# Mountain Biking



## Toddy101 (Feb 23, 2015)

Anybody else into mountain biking? Has always been a passion of mine since I was a whipper snapper :biggrin: Lovely sunny morning so had a quick blast around Whinlatter (20 mins away from my house).








http://i123.photobucket.com/albums/o285/Todmyst/Mobile%20Uploads/20160419_102236_zpszavm7xsj.jpg[/IMG]

Top of Whinlatter South looplooking towards Keswick.







http://i123.photobucket.com/albums/o285/Todmyst/Mobile%20Uploads/20160419_102245_zpsya8fvepy.jpg[/IMG]

Me in action at Wales.








http://i123.photobucket.com/albums/o285/Todmyst/Mobile%20Uploads/Screenshot_2015-07-16-14-59-47_zps7v566nrj.png[/IMG]

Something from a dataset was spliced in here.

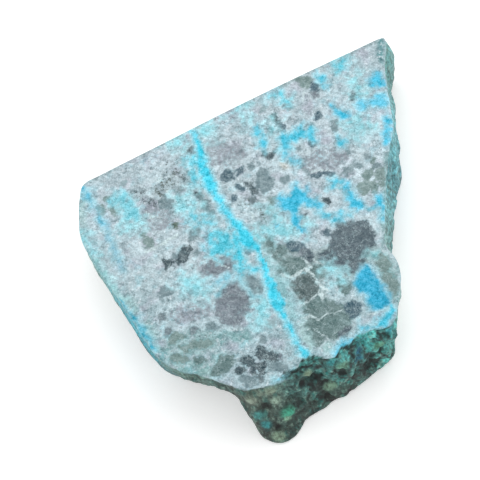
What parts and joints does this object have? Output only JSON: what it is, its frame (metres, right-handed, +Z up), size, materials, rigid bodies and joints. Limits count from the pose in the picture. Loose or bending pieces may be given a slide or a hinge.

Whinlatter a few months back, made for an interesting decent.








http://i123.photobucket.com/albums/o285/Todmyst/Mobile%20Uploads/20160119_105139_zps1ph7euqy.jpg[/IMG]


----------



## gimli (Mar 24, 2016)

Not (yet) a mountain biker. I do cycle but I prefer to be on foot in the mountains/hills/forests.


----------



## jsud2002 (Nov 7, 2015)

No mountain bike for me but when the weather is better I will be at our local sports village taking their hand bike round the cycle track


----------



## xellos99 (Dec 17, 2015)

I bought a mountain bike fully intending to use it since I am in rural wales.

However after spending a fortune on the bike I could not bring myself to damage it.

I then converted it too a hybrid and made a "weightweenie"

Goes up hill is great but fast downhill in a very light hybrid it not funny at all.

Take care of yourself, my old boss lost most of his teeth on a mountain bike and a local lad who crashed into a tree was in a wheelchair up until he took his own life.


----------



## gimli (Mar 24, 2016)

Yeah, having a light bike for these rides isn't very good, especially when YOU go downhill (if you know what I mean).

Nice wheels jsud. Gangsta!


----------



## Toddy101 (Feb 23, 2015)

:laugh: :laugh:


----------



## BondandBigM (Apr 4, 2007)

Mine is just an old banger built from a bike picked up at the local auction. Cost me about £40.

:laugh: :laugh:

But I'm getting older and lazy so I sort of fancied an electric bike, not cheap but it looks the business and gets some not bad reviews



http://www.gtech.co.uk/ebike.html


----------



## gimli (Mar 24, 2016)

Electric bikes have stirred my interested quite a bit, mostly for possibility of using it as a commute/transportation. Interesting bike, that one from gtech.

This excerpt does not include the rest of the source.